What you will do:
Restate word for word the lines that begin the listing and end with the line holding "the coupling nut.".

Material supplied:

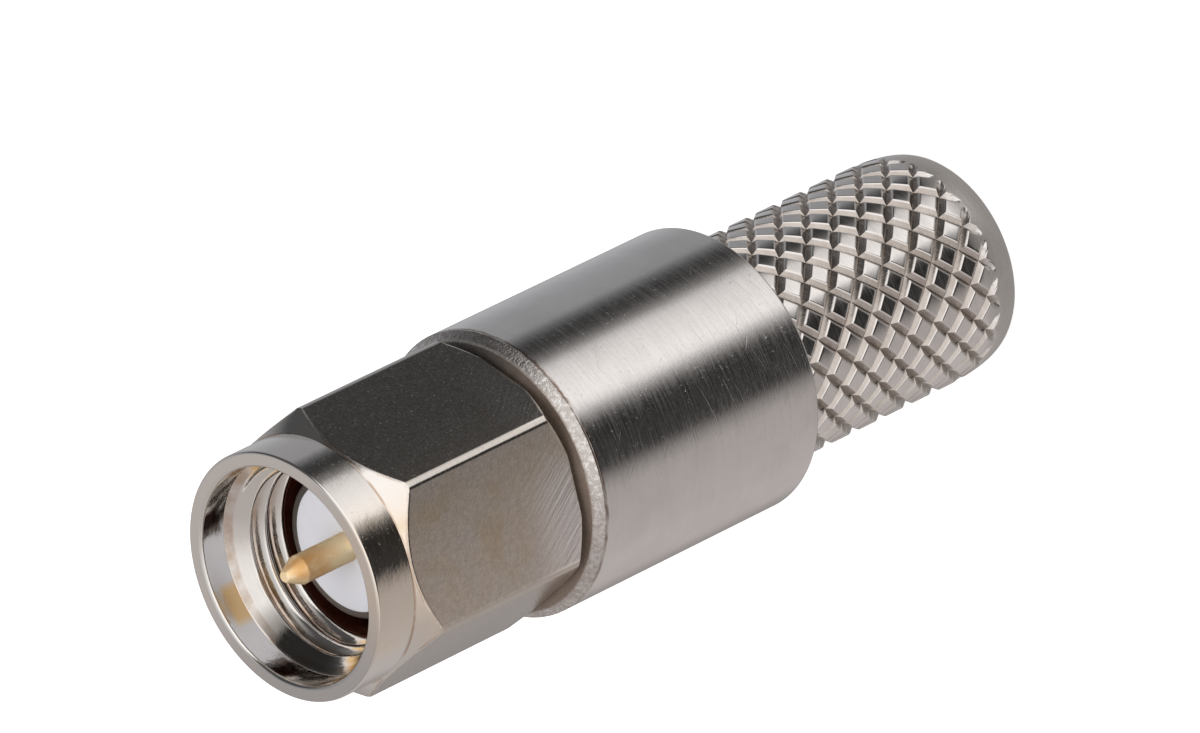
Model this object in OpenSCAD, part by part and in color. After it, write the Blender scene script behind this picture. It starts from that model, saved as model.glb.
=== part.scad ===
// Coaxial plug with a captive hexagon coupling nut and a knurled crimp stub.
// The axis is Z, the mating end points up, and the rear end face lies on Z = 0.
// Depths are measured down from the front face of the coupling nut.

/* [Coupling nut] */
// Width across the wrench flats
nut_flats = 8; // [7.8:0.1:8.6]
// Length of the nut, front face to rear face
nut_l = 8.45; // [8.2:0.05:11]
// Wall between the flats and the bore that turns on the neck
nut_wall = 0.8; // [0.7:0.05:0.9]
// How far the round bar trims each sharp hexagon corner, on the radius
nut_corner_trim = 0.06; // [0.02:0.01:0.2]
// How far the round collar lies below the flats, on the radius
nut_collar_step = 0.05; // [0.03:0.01:0.2]
// Length of the round collar in front of the hexagon
nut_collar_l = 1.5; // [0.8:0.1:2.5]
// Slope of both corner chamfers, from the axis
nut_chamfer_angle = 44; // [30:1:60]
// Radial size of the chamfer on the rear corners
nut_rear_chamfer = 0.44; // [0.1:0.02:0.5]
// Edge break around the front face and its bore
nut_edge = 0.12; // [0.02:0.01:0.2]

/* [Thread] */
// Bore of the thread at its crests
thread_bore_d = 5.7; // [5.65:0.01:5.9]
// Length of the threaded stretch
thread_l = 2.1; // [1.4:0.1:2.4]
// Wall of the collar around the plain counterbore
lead_wall = 0.5; // [0.4:0.02:0.8]
// Depth of that counterbore
lead_l = 0.5; // [0.2:0.05:0.8]
// Length of the cone between counterbore and thread
lead_cone_l = 0.45; // [0.2:0.05:0.6]

/* [Captive ring] */
// Thickness of the split ring
ring_t = 0.5; // [0.3:0.05:0.6]
// Radial width of the split ring
ring_w = 0.54; // [0.4:0.02:0.56]
// Angle of the gap in the split ring
ring_gap_angle = 24; // [10:1:60]
// Play of the ring in its grooves
ring_play = 0.08; // [0.05:0.01:0.1]

/* [Outer contact] */
// Depth of the mating plane below the front of the nut
mating_depth = 2.64; // [2.3:0.02:3]
// Outer diameter of the contact sleeve
nose_d = 4.6; // [4.55:0.01:4.62]
// Wall of the contact sleeve, around the insulator
nose_wall = 0.23; // [0.15:0.01:0.35]
// Free length of the contact sleeve in front of the gasket
nose_l = 1.6; // [1.3:0.05:2]
// Radial clearance between the neck and the nut that turns on it
neck_clearance = 0.05; // [0.02:0.01:0.09]
// Gap between the rear of the nut and the flange
nut_gap = 0.25; // [0.2:0.05:0.5]
// Thickness of the flange behind the nut
flange_t = 0.35; // [0.3:0.05:0.8]
// Chamfer on the front edge of the flange
flange_chamfer = 0.28; // [0.1:0.02:0.3]
// Depth of the spigot pressed into the body
spigot_l = 2; // [1.5:0.1:3]
// Wall of that spigot
spigot_wall = 0.7; // [0.5:0.05:0.8]

/* [Gasket] */
// Thickness of the gasket along the axis
gasket_t = 0.9; // [0.6:0.05:1]
// Height of the gasket's seat, as a share of the room between the sleeve and the rim
gasket_seat_share = 0.27; // [0.23:0.01:0.4]
// Clearance between the gasket's rim and the nut
gasket_clearance = 0.15; // [0.1:0.01:0.4]

/* [Body] */
// Wall of the body around the crimp stub
body_wall = 0.855; // [0.7:0.005:1.8]
// Length of the body, behind the flange
body_l = 9.25; // [8.5:0.05:14]
// Edge break at both ends of the body
body_edge = 0.04; // [0.02:0.01:0.1]

/* [Crimp stub] */
// Diameter over the knurl
stub_d = 7.32; // [7.2:0.02:7.8]
// Length of the stub behind the body
stub_l = 10.1; // [8:0.1:14]
// Bore for the cable's dielectric
stub_bore_d = 5; // [4:0.1:5.6]
// Depth of the stub inside the body
stub_in_l = 3; // [2.5:0.1:3.5]
// Grooves of each hand around the knurl
knurl_starts = 19; // [12:1:24]
// Distance between crossings along the axis
knurl_pitch = 1.2; // [0.9:0.05:1.6]
// Share of the pitch that a groove takes up
knurl_groove = 0.35; // [0.15:0.01:0.4]
// Depth of the grooves
knurl_depth = 0.2; // [0.1:0.01:0.22]
// Turn of the knurl about the axis
knurl_turn = -1.7; // [-9:0.1:9]
// Least length of the plain band behind the knurl
knurl_end_l = 0.5; // [0.4:0.1:1.5]
// Length over which the rear end rounds off
stub_round_l = 1.75; // [0.4:0.05:2]
// Radial drop of that rounding
stub_round_drop = 0.32; // [0.1:0.02:0.5]

/* [Center contact] */
// Diameter of the mating pin
pin_d = 0.92; // [0.9:0.01:0.94]
// Length of the pin's pointed tip
pin_tip_l = 0.8; // [0.4:0.05:1]
// Diameter of the flat on the tip
pin_tip_d = 0.22; // [0.1:0.02:0.4]
// Depth of the tip below the front of the nut
pin_recess = 0.02; // [0.01:0.01:0.5]
// Diameter inside the front insulator
pin_shank_d = 1.27; // [1.2:0.01:1.4]
// Diameter of the solder socket
socket_d = 2.4; // [2.3:0.05:2.8]
// Bore of the solder socket
socket_bore_d = 1.9; // [1.5:0.05:2]
// Depth of the bore of the solder socket
socket_l = 3.8; // [2:0.1:4]

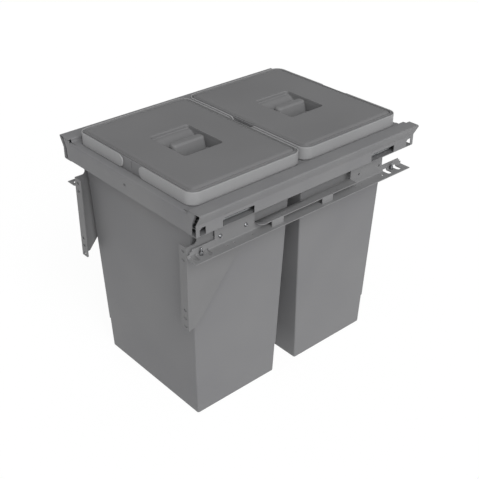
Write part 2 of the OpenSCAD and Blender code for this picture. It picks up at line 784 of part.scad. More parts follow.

Answer to the task:
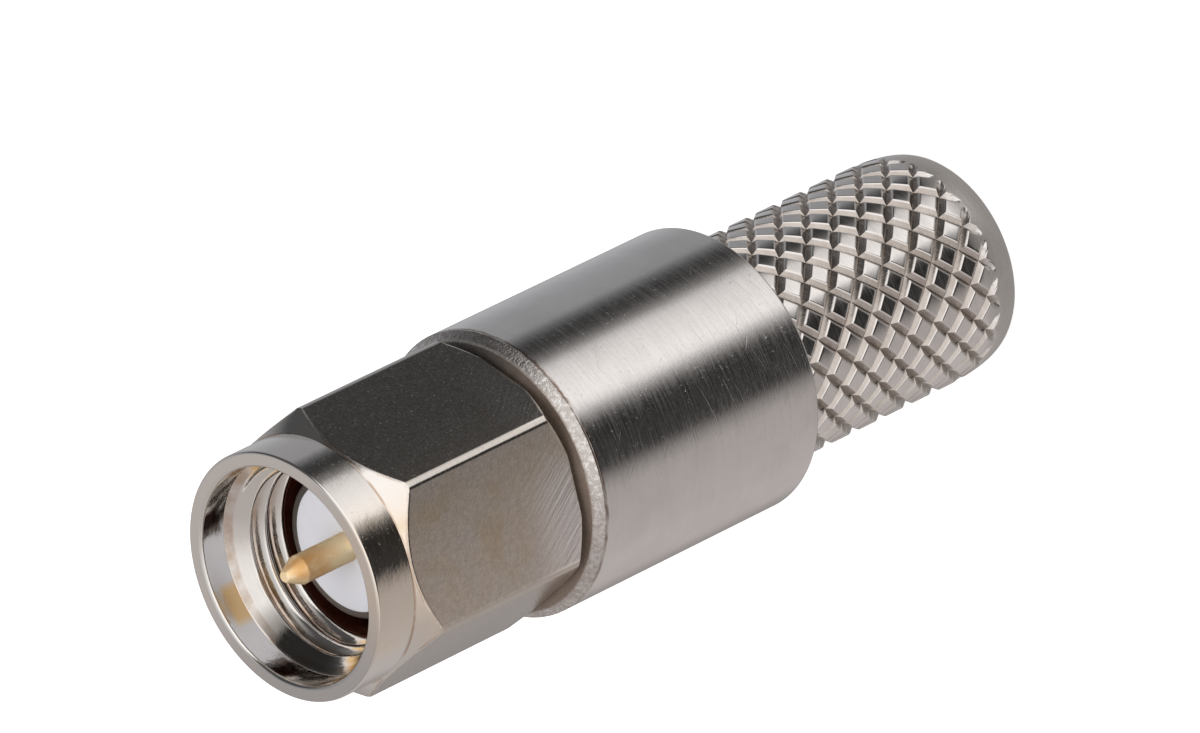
Model this object in OpenSCAD, part by part and in color. After it, write the Blender scene script behind this picture. It starts from that model, saved as model.glb.
=== part.scad ===
// Coaxial plug with a captive hexagon coupling nut and a knurled crimp stub.
// The axis is Z, the mating end points up, and the rear end face lies on Z = 0.
// Depths are measured down from the front face of the coupling nut.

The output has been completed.